The electrocatalytic HER performance of OLA-protected monolayer MoS₂ and MoS₂-carbon inter-overlapped superstructure was investigated using a conventional three-electrode electrochemical system with 0.5 M H₂SO₄ as the electrolyte. The sample was drop-casted on a glassy carbon (GC) working electrode, and Pt wire and Ag/AgCl were used as the counter and reference electrodes, respectively. The polarization curve recorded for MoS₂-carbon as shown in Figure 6a displays a small onset potential (η) of 0.15 V for HER, which is relatively lower as compared to OLA-protected monolayer MoS₂ (η at −0.26 V). The resulting Tafel slopes of the plots were fitted to the Tafel equation η = b log (j/j₀), where η is the overpotential, b is the Tafel slope, j is the current density, and j₀ is the exchange current density. The observed Tafel slope of the MoS₂-carbon sample was 118 mV/dec as shown in Figure 6b, which demonstrates improved HER performance as compared to the OLA-protected monolayer MoS₂ (220 mV/dec). The enhanced HER performance of the MoS₂-carbon can be attributed to the improved electron conductivity due to the presence of the interlayer carbon. Furthermore, the interlayer carbon also resulted in expansion of the lattice and effective separation of the MoS₂, thus increasing the exposure of active edges which improve the catalytic activity [14,18,51].

Table 1. Comparative analysis of the HER performance of MoS₂/C electrocatalysts.

Catalysts	Precursor	Onset Potential (V)	Tafel Slope (mV dec−1)	Ref.
MoS2-WS2-CNTs	Na2MoO4, (C2H5)2NCSSNa·3H2O (DEDTC)		50	[8]
MoS2/rGO	(NH4)2MoS4, GO, DMF N2H4·H2O	−0.1	41	[52]
N-MoS2/C3N4	DICY, (NH4)2MoS4·4H2O, DMF	−0.3	46.8	[53]
MoS2/coated CNTs	(NH4)2MoS4, DMF	−0.09	44.6	[54]
MoS2/NCNFs	PAN, Na2MoO4·2H2O, graphite rod, DMF	−0.1	48	[55]
MoS2/C-cloth	(NH4)2MoS4, carbon cloth	−0.15	50	[56]
MoS2/carbon	MoO3, NH4OH, OLA, TBP	−0.15	118	This work

describes a comparative analysis of the HER performance for MoS₂/carbon composite electrocatalysts. The MoS₂/carbon composites, as reported previously, are prepared by using hydrothermal, solvothermal and chemical vapor deposition methods. These methods are energy and time-consuming and use environmentally unfriendly chemical processes. Therefore, we followed a simple and facile hot-injection method for the synthesis of MoS₂-carbon electrocatalysts.

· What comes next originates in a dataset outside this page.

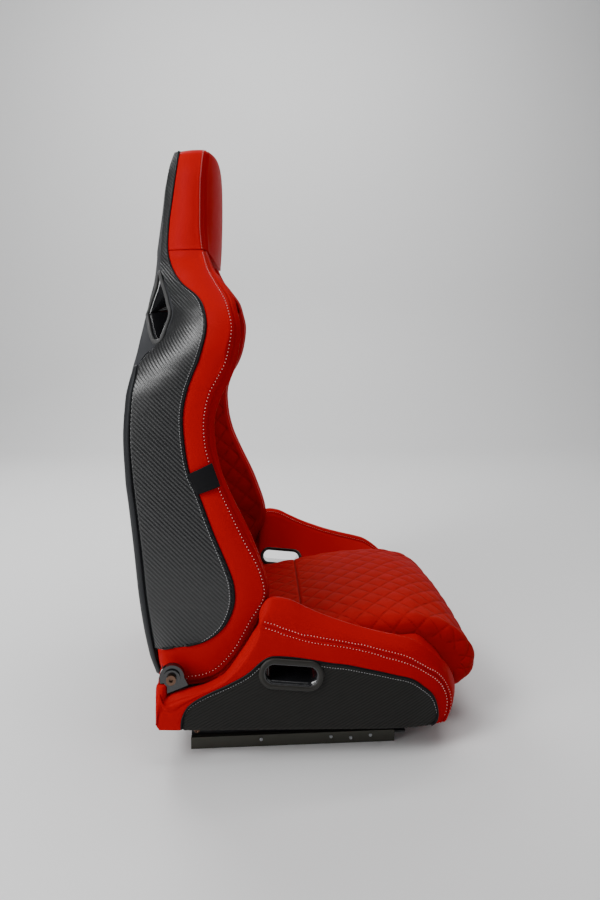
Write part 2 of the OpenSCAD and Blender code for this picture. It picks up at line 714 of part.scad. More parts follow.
// Toothed latch plates carried by the release bar, which drop beside the inner lip of the lower rail.
module track_latches() {
    tooth = 5;
    color(steel_bright)
        for (side = [-1, 1]) sided(side)
            plate_y(concat([[release_pivot_x + 9, 37], [release_pivot_x + 9, 26]],
                           [for (i = [0 : 4]) each [[release_pivot_x + 16 + i * 2 * tooth, 26],
                                                    [release_pivot_x + 17 + i * 2 * tooth, 20],
                                                    [release_pivot_x + 20 + i * 2 * tooth, 20],
                                                    [release_pivot_x + 21 + i * 2 * tooth, 26]]],
                           [[release_pivot_x + 70, 26], [release_pivot_x + 70, 37]]),
                    rail_y - upper_w / 2 - 3, rail_y - upper_w / 2 - 0.4);
}

lever_angle = 50;
lever_len = 105;

module recline_lever() {
    hub_r = 15;
    a = lever_angle;
    tip = [pivot_x + lever_len * cos(a), pivot_z + lever_len * sin(a)];
    side_step = 9 * [-sin(a), cos(a)];
    foot = [pivot_x, pivot_z];
    color(steel_black)
        difference() {
            union() {
                disc_y(pivot_x, pivot_z, hub_r, hub_y0, hub_y1);
                plate_y([foot + side_step, foot - side_step, tip - side_step, tip + side_step],
                        hub_y1 - 3, hub_y1);
            }
            disc_y(pivot_x, pivot_z, pivot_r + run_gap, hub_y0 - 1, hub_y1 + 1);
        }
}

// A moulded grip that sleeves the outer half of the lever.
module lever_grip() {
    a = lever_angle;
    color(plastic_black)
        translate([pivot_x, 0, pivot_z])
            rotate([0, -a, 0])
                difference() {
                    union() {
                        translate([52, 253, -13]) cube([54, 13, 26]);
                        translate([106, 259.5, 0]) rotate([90, 0, 0]) cylinder(r = 13, h = 13, center = true);
                    }
                    translate([51, 254 - gap, -9 - gap]) cube([54 + gap, 3 + 2 * gap, 18 + 2 * gap]);
                }
}

lower_rail_right();
lower_rail_left();
rail_rollers();
rail_end_stops();
upper_rail_right();
upper_rail_left();
rail_bolts();
mounting_bars();
base_side_plate_right();
base_side_plate_left();
base_cross_tubes();
cushion_support_wires();
cushion_insert();
thigh_bolster_right();
thigh_bolster_left();
base_side_panel_right();
base_side_panel_left();
base_rear_cover();
lap_bezel_right();
lap_bezel_left();
pivot_bolt_right();
pivot_bolt_left();
pivot_cover_right();
recliner_housing();
recliner_spring();
back_frame();
back_cross_bars();
hinge_arm_right();
hinge_arm_left();
pivot_bush_right();
pivot_bush_left();
back_support_wires();
back_insert();
back_bolster_right();
back_bolster_left();
headrest_pad();
back_shell();
back_side_panel_right();
back_side_panel_left();
harness_bezel_right();
harness_bezel_left();
side_tag();
release_bar();
release_pivots();
track_latches();
recline_lever();
lever_grip();
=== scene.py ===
"""The looks of a reclining racing seat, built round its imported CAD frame. Sizes here are in millimetres."""
import json
import math
import bpy
import bmesh
import numpy as np
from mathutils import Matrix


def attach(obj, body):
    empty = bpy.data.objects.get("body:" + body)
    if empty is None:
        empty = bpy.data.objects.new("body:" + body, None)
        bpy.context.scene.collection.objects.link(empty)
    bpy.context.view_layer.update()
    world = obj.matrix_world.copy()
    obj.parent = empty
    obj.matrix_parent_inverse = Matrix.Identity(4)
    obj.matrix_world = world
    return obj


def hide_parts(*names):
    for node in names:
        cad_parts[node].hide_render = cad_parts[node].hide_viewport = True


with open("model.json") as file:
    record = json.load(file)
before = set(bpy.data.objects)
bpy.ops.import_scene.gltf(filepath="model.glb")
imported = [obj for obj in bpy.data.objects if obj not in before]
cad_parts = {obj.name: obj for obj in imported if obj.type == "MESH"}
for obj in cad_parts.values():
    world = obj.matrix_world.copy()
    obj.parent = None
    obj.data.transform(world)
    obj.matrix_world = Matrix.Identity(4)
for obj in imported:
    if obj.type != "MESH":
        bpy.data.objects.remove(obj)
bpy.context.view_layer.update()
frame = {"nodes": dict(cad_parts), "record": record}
MM = 0.001
SIDES = (("left", 1), ("right", -1))
base_half_w = 268
cushion_half_w = 178
quilt_size = 42
quilt_depth = 2.0
cloth_frames = 20
cloth_pressure = 4.0


# ---------------------------------------------------------------- curves

def along(table, k):
    """A smooth curve, with no overshoot, through a table of (position, value)."""
    xs, ys = np.array(table, float).T
    h = np.diff(xs)
    d = np.diff(ys) / h
    m = np.zeros(len(xs))
    m[0], m[-1] = d[0], d[-1]
    same = d[:-1] * d[1:] > 0
    m[1:-1][same] = 2 * (d[:-1] * d[1:])[same] / (d[:-1] + d[1:])[same]
    k = np.clip(k, xs[0], xs[-1])
    i = np.clip(np.searchsorted(xs, k) - 1, 0, len(xs) - 2)
    t = (k - xs[i]) / h[i]
    return ((1 + 2 * t) * (1 - t) ** 2 * ys[i] + t * (1 - t) ** 2 * h[i] * m[i]
            + t * t * (3 - 2 * t) * ys[i + 1] - t * t * (1 - t) * h[i] * m[i + 1])


def through(points, t, closed=False):
    """Catmull-Rom curve through points (first axis) at float positions t."""
    p = np.asarray(points, float)
    n = len(p)
    i = np.floor(t).astype(int)
    i = i % n if closed else np.clip(i, 0, n - 2)
    f = (t - np.floor(t)) if closed else (t - i)
    f = f.reshape((-1,) + (1,) * (p.ndim - 1))
    if closed:
        a, b, c, d = p[(i - 1) % n], p[i], p[(i + 1) % n], p[(i + 2) % n]
    else:
        b, c = p[i], p[i + 1]
        a = np.where((i > 0).reshape(f.shape), p[np.maximum(i - 1, 0)], 2 * b - c)
        d = np.where((i < n - 2).reshape(f.shape), p[np.minimum(i + 2, n - 1)], 2 * c - b)
    return 0.5 * (2 * b + (c - a) * f + (2 * a - 5 * b + 4 * c - d) * f ** 2
                  + (3 * b - a - 3 * c + d) * f ** 3)


def unit(v):
    """Vectors brought to length 1."""
    return v / np.maximum(np.linalg.norm(v, axis=-1, keepdims=True), 1e-9)


def lengths(p):
    """Distance travelled along a list of points."""
    return np.concatenate([[0], np.cumsum(np.linalg.norm(np.diff(p, axis=0), axis=1))])


def even(points, step):
    """Positions along a Catmull-Rom curve that are an even step apart."""
    fine = np.linspace(0, len(points) - 1, 40 * len(points))
    s = lengths(through(points, fine))
    return np.interp(np.linspace(0, s[-1], max(3, int(s[-1] / step) + 1)), s, fine)


def mix(a, b, t):
    return a + (b - a) * t


# Seat back: height against depth (x) or half width (y).
rear_x = [(112, -222), (145, -231), (250, -245), (320, -252), (390, -260), (430, -265), (500, -268),
          (560, -263), (600, -257), (627, -253.5), (646, -252), (679, -250), (700, -247), (713, -245.5),
          (755, -239.5), (800, -235.5), (838, -231), (877, -226), (918, -221.5), (946, -217), (971, -212.5),
          (982, -209)]
seam_x = [(128, -170), (137, -158), (147, -135), (165, -110), (190, -90), (222, -66), (240, -52),
          (252, -46), (272, -48), (302, -60), (335, -77), (394, -106), (430, -122), (464, -134),
          (500, -141), (531, -141), (553, -137), (574, -128), (622, -106), (642, -100), (671, -98),
          (694, -103), (718, -112), (745, -129), (768, -142), (788, -151), (808, -157), (904, -157),
          (949, -155), (982, -152)]
ridge_w = [(128, 224), (300, 226), (500, 231), (600, 236), (665, 240), (712, 214), (745, 184),
           (770, 150), (800, 118), (930, 114), (982, 98)]
outer_w = [(128, 237), (160, 240), (200, 245), (250, 250), (300, 252), (400, 250), (500, 248),
           (600, 255), (640, 261), (670, 257), (695, 245), (720, 222), (745, 194), (770, 164),
           (790, 146), (810, 138), (860, 134), (930, 130), (982, 112)]
pad_x = [(130, -150), (200, -158), (300, -168), (400, -178), (500, -184), (600, -183), (700, -172),
         (740, -164), (776, -150), (801, -150)]
head_x = [(802, -131), (830, -129), (880, -128), (930, -128), (960, -129), (984, -131)]
valley_w = [(130, 172), (300, 170), (400, 168), (600, 164), (700, 148), (740, 126), (776, 96)]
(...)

This method is a relatively green and facile process and can significantly reduce the reaction time, as compared with other methods.

The results of the stability testing for the MoS₂-carbon electrocatalyst are shown in Figure 7. The chronoamperometric (j-t) response was recorded for 4500 s as shown in Figure 7a. It was observed that the j-t curve had periodic fluctuations, which can be attributed to the H₂ bubble accumulation and release as shown by the magnified inset in Figure 7a, thus implying that the H⁺ was quickly converted to H₂. Furthermore, it is interesting to note that the current density showed a gradual increase with time. Therefore, we further performed LSV (linear sweep voltammetry) testing for 200 cycles as shown in Figure 7b. The results agreed with those observed using chronoamperometry and displayed improved catalytic properties after 200 cycles. The onset potential reduced from −0.15 to −0.045 V, while the current density curve also shifted to a lower overpotential. A schematic of the MoS₂-carbon inter-overlapped structure electrocatalyst is shown in Figure 7c, and the proposed electrocatalyst displayed an improved HER performance that can be attributed to the following reasons: (i) significantly lower onset potential due to the insertion of the interlayer carbon that results in faster electron transfer to the electrolyte; (ii) increased conductivity due to the interlayer carbon that can avoid self-oxidation caused by electron accumulation; (iii) reduction in ΔG_H* increases suitability for H⁺ reduction to H₂ gas; (iv) abundant presence of S⁴⁺ and S₂²⁻ defects in the MoS₂-carbon electrocatalyst enhances the HER catalytic properties.

4. Conclusions

In summary, we reported a facile synthesis protocol to obtain MoS₂-carbon inter-overlapped structures which demonstrated improved electrocatalytic performance for HER. OLA-protected monolayer MoS₂ was successfully synthesized using hot injection where the OLA not only acted as a solvent but also penetrated and effectively capping surfactant to obtained MoS₂ monolayers. A simple carbonization protocol was used to transform the OLA into elemental carbon and obtain the MoS₂-carbon inter-overlapped superstructure. The presence of the interlayer carbon enhanced the conductivity of the electrocatalyst and improved HER performances due to increased exposure of active sites as a result of lattice expansion in the c-axis direction. After carbonization, a number of S-defects (such as S₂²⁻ and S⁴⁺) were detected on the MoS₂-carbon electrocatalyst surface, which further enhanced the HER performance. Furthermore, the MoS₂-carbon electrocatalyst not only displayed good long-term stability for HER, but it also significantly reduced the onset potential. Given our interesting findings, we anticipate that the proposed MoS₂-carbon inter-overlapped structure based electrocatalyst will have good practical applicability for HER.